We had a blast again this summer when we teamed up with our friends from Melbourne’s Gertrude Street Enoteca and Avani winery to produce our second pop-up restaurant in Victoria’s Red Hill.

It was hard not to, really. The Mornington Peninsula provided an embarrassment of riches in produce, Avani winery supplied the beautiful, vine-stitched backdrop and sell-out crowds kept the energy levels high and happy.

And then there was the food.

Chef Brigitte Hafner sourced produce from all over the region – including from her own vegetable patches at her farm in nearby Main Ridge – for her weekly-changing menus, which had a distinctly Italian slant this year thanks to the assistance of Italian-born co-chef Francesco Rota (Tea Rooms of Yarck).

Suckling pig appeared with wild fennel, spatchcock was accompanied by a salad of sautéed peaches tossed with rocket and radicchio and a summer veal osso buco was complemented by a nettle risotto. All the four-course menus featured a course of handmade pasta – potato and goat’s cheese ravioli with burnt sage butter one week or an amazing summer lasagne bursting with vine-ripened tomato flavour, say, the next. Desserts, like a white peach and custard crostata and a nectarine tart, made the most of the region’s bounty of summer fruit.

“It was an awesome experience because you’re collaborating with people you’ve never met or never worked with before and finding producers who you’ve never even heard of who bring such amazing ingredients to the table and then it somehow all comes together so beautifully,” says Hafner. “Gourmet Traveller is very good at finding all these distinct elements and making it happen.”

Major sponsors Cobram Estate and Infiniti Cars helped make the event a reality, while the dining room (“a dusty old cobweb shed when we first moved in”, as Hafner put it) looked fabulous thanks to the creative talents of fashion designer Lisa Gorman, who supplied linen, napkins and aprons and dressed some of the waiters, and her husband, Dean Angelucci, who decked out the room with classic furniture from his Fitzroy boutique, Angelucci 20th Century.
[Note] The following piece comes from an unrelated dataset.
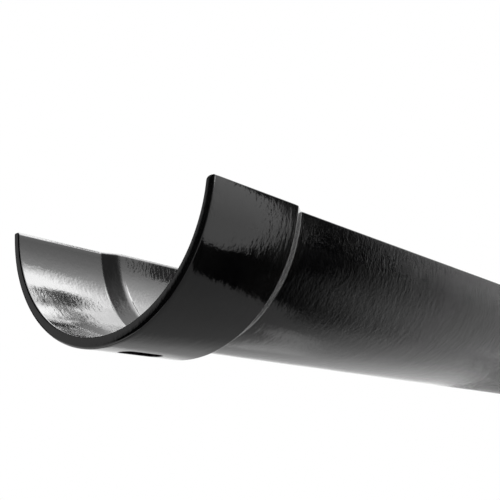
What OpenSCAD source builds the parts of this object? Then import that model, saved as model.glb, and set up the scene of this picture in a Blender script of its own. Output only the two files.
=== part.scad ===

Beautiful plates and platters from Robert Gordon and the handiwork of Melbourne stylist Leesa O’Reilly added another layer of chic.

And then there was the wine list, compiled by Enoteca’s James Broadway, which featured several vintages of Avani’s excellent biodynamic syrah alongside Mornington Peninsula greats, and classics from the Old World.

Avani winemaker, Shashi Singh, and her husband, Devendra, were a regular fixture at the pop-up, too, not just chatting about their wine with customers but ferrying plates and helping out in the kitchen. “Because it’s like an event rather than a regular restaurant, everybody has to think on their feet and do what needs to be done,” says Hafner. “And that’s what gives it the energy and makes it so much fun.”